The $25–$50 filing fee is not your premium — it's the carrier's charge to submit and maintain your SR-22 certificate with the BMV for one year.

What the Annual Cost Actually Covers

Liability Coverage — insurance-related stock photo
Your annual SR-22 payment breaks into three recurring charges: the liability premium, the SR-22 filing fee, and potential reinstatement costs if you lapse.

The liability premium ($900–$2,100/year) buys state minimum coverage: $25,000 per person for bodily injury, $50,000 per accident, and $25,000 for property damage. This is the legal floor Ohio requires. You can add collision or comprehensive, but most suspended drivers stick to liability-only to minimize annual cost. Non-owner SR-22 policies (for drivers without a vehicle) run $300–$900/year because they exclude vehicle damage coverage entirely.

The SR-22 filing fee recurs annually or every six months depending on your carrier's policy term. Some carriers roll the fee into your premium; others itemize it separately on your renewal invoice. Bristol West, Dairyland, The General, and GAINSCO all write SR-22 in Ohio and structure the fee differently — compare the total annual cost, not just the filing line item. If you switch carriers mid-SR-22 period, the new carrier files a replacement certificate and charges their own fee.

How Carriers Price SR-22 in Ohio

Non-standard carriers dominate the Ohio SR-22 market. Progressive, GEICO, and State Farm write SR-22 policies but typically reserve them for existing customers with clean prior records. Suspended drivers with OVI convictions, multiple violations, or lapsed insurance histories get routed to Bristol West (Ohio's domicile state for their primary entity), Dairyland, The General, Direct Auto, or GAINSCO.

Each carrier weights violation type differently. An OVI with a BAC refusal costs more annually than an OVI with a BAC result because refusal triggers a longer Administrative License Suspension (30 days hard suspension vs 15 days for a first offense). Carriers price that difference into your premium. Uninsured-driving suspensions under Ohio Revised Code § 4509.101 cost less annually than OVI but more than points-accumulation suspensions.

County-level rating factors add 10–30% variance to your annual cost. Cuyahoga, Franklin, Hamilton, and Summit counties see higher theft rates and claim frequency, which carriers price into local premiums.
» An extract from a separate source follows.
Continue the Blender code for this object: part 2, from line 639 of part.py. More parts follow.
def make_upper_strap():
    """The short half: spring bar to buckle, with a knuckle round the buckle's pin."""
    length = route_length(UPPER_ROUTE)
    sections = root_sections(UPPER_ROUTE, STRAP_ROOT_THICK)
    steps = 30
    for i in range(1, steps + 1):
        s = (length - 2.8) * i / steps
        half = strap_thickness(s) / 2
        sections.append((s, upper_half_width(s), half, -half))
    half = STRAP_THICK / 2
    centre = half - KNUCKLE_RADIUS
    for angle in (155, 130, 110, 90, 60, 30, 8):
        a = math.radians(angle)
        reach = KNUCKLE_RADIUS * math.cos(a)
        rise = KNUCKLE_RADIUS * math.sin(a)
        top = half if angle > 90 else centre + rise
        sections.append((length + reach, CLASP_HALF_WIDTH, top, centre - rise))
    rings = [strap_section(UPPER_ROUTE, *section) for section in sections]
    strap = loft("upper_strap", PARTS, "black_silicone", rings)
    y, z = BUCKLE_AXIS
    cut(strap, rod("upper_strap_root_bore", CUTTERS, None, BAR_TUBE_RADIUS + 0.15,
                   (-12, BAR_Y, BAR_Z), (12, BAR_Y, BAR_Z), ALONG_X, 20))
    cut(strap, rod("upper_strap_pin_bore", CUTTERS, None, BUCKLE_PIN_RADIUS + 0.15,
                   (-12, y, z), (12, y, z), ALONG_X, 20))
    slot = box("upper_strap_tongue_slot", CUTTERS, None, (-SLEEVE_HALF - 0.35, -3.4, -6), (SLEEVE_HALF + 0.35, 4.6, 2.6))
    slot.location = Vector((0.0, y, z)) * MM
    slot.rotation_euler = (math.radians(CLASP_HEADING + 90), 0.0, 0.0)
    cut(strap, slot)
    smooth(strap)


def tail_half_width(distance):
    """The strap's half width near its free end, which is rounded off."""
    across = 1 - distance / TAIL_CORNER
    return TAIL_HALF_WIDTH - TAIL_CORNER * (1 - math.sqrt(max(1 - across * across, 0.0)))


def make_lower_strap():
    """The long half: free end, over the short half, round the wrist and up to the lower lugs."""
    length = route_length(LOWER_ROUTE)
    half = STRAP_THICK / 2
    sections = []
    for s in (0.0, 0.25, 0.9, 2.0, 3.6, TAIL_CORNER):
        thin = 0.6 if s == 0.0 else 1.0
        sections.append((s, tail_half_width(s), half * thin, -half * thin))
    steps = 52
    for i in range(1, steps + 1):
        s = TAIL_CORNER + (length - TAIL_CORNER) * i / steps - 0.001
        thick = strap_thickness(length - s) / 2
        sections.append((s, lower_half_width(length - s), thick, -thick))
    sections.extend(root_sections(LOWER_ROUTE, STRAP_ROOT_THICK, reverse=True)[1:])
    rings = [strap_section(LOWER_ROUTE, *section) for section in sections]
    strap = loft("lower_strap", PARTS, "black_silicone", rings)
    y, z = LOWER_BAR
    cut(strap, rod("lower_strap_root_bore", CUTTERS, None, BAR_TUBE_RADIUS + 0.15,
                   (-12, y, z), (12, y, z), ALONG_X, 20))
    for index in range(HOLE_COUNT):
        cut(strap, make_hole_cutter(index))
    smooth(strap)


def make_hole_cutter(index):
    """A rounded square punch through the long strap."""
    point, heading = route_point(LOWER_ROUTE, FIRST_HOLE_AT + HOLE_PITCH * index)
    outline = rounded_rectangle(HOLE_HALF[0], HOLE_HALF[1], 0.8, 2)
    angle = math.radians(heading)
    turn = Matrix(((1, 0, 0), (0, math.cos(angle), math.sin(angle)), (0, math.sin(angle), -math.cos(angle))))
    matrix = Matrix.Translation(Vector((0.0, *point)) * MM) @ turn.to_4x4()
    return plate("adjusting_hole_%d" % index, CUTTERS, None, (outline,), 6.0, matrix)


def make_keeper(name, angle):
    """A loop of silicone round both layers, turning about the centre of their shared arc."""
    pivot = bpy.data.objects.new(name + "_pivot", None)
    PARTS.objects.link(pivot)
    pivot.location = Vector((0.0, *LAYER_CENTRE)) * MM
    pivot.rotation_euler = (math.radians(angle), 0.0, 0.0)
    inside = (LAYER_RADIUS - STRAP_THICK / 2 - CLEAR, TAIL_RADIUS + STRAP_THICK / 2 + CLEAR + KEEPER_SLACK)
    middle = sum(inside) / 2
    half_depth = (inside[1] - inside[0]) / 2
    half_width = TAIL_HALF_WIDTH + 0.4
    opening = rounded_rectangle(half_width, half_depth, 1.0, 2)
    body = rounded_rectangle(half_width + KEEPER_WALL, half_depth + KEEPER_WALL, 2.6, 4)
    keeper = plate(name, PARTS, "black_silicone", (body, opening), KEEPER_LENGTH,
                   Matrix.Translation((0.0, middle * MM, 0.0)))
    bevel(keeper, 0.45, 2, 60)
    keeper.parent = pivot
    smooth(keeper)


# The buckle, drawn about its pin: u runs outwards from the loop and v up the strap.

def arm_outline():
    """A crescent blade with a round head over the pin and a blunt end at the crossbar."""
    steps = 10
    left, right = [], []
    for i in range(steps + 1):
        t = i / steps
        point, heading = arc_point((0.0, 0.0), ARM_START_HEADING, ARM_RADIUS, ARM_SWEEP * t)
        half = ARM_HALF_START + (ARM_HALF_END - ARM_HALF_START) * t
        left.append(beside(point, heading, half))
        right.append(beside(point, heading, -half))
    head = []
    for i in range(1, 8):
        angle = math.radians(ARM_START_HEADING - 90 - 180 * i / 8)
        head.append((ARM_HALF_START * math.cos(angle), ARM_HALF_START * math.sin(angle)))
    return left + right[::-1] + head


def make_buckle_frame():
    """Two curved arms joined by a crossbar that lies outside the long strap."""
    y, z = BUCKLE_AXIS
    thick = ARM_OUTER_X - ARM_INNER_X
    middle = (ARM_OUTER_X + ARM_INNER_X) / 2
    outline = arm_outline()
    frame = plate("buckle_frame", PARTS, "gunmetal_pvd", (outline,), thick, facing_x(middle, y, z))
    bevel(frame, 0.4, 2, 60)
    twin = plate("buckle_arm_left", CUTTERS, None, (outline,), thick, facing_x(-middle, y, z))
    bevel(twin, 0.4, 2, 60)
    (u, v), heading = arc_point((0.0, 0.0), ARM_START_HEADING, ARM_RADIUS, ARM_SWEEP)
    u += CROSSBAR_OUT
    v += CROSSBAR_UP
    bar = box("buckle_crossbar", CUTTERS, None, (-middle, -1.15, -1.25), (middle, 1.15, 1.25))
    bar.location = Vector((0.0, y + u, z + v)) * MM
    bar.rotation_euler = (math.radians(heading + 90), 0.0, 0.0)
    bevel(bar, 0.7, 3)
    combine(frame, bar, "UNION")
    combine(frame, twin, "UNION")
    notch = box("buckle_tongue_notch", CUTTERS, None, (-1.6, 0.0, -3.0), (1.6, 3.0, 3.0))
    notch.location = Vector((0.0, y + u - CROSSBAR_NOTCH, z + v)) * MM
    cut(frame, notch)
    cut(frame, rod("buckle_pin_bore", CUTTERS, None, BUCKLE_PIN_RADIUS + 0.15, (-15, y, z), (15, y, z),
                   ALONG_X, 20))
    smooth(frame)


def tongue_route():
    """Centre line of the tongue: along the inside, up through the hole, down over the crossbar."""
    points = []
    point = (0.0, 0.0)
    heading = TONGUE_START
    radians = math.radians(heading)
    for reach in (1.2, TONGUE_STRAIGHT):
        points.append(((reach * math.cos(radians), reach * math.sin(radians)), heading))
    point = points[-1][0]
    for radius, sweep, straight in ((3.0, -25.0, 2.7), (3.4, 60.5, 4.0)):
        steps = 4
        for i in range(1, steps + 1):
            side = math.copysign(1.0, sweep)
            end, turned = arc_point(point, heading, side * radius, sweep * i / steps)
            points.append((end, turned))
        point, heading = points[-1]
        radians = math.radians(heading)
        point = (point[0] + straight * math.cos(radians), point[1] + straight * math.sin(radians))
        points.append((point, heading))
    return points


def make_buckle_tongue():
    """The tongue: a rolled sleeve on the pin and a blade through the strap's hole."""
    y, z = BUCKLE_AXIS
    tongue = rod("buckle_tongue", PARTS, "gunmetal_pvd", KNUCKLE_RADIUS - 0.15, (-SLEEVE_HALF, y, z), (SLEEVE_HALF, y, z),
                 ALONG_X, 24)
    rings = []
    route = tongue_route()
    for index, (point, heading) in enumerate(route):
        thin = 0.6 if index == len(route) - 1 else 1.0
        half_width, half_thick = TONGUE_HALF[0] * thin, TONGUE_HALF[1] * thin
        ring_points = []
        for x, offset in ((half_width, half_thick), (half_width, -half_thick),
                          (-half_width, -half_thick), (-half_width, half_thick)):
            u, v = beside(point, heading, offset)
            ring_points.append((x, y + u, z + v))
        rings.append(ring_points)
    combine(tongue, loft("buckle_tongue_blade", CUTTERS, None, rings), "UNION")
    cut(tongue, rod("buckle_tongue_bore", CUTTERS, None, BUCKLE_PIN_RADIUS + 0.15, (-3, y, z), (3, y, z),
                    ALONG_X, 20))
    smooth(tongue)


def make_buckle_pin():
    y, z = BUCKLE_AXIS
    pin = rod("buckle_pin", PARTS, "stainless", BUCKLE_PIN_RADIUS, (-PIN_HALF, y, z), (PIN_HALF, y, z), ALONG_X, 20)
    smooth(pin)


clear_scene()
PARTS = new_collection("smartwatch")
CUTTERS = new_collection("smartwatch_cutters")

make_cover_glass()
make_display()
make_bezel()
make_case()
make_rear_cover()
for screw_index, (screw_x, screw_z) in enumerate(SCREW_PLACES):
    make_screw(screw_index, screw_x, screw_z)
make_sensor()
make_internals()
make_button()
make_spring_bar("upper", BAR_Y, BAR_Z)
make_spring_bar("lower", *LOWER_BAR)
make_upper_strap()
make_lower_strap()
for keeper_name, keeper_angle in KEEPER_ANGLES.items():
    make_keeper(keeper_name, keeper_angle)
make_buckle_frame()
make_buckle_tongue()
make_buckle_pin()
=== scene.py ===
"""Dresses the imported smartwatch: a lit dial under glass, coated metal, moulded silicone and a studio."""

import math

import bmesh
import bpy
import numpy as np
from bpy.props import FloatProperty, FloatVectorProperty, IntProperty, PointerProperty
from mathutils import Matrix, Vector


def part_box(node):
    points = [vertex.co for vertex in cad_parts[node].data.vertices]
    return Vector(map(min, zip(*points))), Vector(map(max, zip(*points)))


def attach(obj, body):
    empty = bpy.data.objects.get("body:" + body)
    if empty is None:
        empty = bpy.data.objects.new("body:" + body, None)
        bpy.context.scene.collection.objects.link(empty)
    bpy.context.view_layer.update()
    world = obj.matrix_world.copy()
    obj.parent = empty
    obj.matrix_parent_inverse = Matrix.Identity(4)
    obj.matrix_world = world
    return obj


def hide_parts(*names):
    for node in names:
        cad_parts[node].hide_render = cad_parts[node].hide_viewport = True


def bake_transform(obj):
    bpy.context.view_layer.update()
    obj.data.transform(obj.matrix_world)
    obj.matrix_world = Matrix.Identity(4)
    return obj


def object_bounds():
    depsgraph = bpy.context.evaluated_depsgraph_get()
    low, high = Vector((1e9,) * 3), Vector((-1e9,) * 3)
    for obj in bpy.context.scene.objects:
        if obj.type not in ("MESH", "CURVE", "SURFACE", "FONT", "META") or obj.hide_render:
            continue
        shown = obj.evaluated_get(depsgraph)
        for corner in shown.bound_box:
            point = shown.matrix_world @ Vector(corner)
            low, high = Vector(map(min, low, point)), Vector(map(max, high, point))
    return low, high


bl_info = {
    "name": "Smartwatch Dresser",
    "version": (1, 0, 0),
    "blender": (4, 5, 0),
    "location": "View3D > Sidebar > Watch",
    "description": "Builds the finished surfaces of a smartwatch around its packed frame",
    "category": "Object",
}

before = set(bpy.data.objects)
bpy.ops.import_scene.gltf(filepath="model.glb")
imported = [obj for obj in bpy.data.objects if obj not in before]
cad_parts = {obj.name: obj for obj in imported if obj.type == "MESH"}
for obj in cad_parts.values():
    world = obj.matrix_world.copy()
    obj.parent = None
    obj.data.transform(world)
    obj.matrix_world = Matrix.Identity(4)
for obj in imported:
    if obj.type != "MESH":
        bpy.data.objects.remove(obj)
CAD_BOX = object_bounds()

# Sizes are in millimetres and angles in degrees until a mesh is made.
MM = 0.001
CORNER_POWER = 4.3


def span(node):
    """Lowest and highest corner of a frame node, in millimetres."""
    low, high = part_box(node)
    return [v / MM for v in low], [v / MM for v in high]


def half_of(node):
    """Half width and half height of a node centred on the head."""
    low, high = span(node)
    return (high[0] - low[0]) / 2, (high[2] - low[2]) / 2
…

A driver in Athens County with the same violation pays 15–20% less annually than a driver in Cleveland. This geographic pricing is legal under Ohio insurance law and applies to all non-standard policies.

Your age compounds the base SR-22 rate. Drivers under 25 pay annual premiums at the top of the range regardless of county or violation because actuarial loss ratios for young suspended drivers run highest. Drivers over 50 with a single violation and no prior suspensions pay closer to $900/year. The combination of age, violation, and county determines your specific annual number.

Ohio SR-22 Filing Period

3 years

Ohio requires continuous SR-22 filing for three years after an OVI conviction or insurance-related suspension, measured from the conviction or reinstatement date. If you let coverage lapse during this period, the three-year clock resets from the date you reinstate with a new SR-22 filing.

Ohio Revised Code § 4509.45

Reducing Your Annual SR-22 Cost

Shop at least three non-standard carriers before committing. Dairyland may quote $1,200/year while Bristol West quotes $1,600 for identical coverage in the same county. Carriers use different risk models and some weight OVI violations more heavily than others. The General and GAINSCO often quote competitively for uninsured-driving suspensions but price OVI cases higher.

Non-owner SR-22 policies cut your annual cost by 40–60% if you don't own a vehicle. Instead of insuring a specific car, you're buying liability-only coverage that follows you as a driver. Non-owner policies through Dairyland or GAINSCO typically run $300–$600/year in Ohio and satisfy the BMV's SR-22 requirement fully. If you regain vehicle access later, you convert to a standard SR-22 policy mid-term.

What Happens If You Can't Pay the Full Year

Most Ohio SR-22 carriers offer monthly payment plans, but the annual cost doesn't change — you're financing the same $900–$2,100 premium over 12 months instead of paying upfront. Monthly plans add 5–10% in financing fees, so your effective annual cost rises to $950–$2,300 depending on the carrier. GEICO, Progressive, and The General all offer monthly SR-22 payment structures in Ohio.

Letting your SR-22 policy lapse to avoid payment triggers immediate BMV re-suspension. The Ohio Insurance Verification System notifies the BMV within 2–5 business days of cancellation, and your driving privileges are suspended again without a hearing. Reinstating after a lapse requires a new $40 BMV reinstatement fee on top of securing new SR-22 coverage, and your three-year SR-22 filing period resets from the new reinstatement date. A single lapse can add $500–$1,000 to your total multi-year cost when you factor in the reset clock and new fees.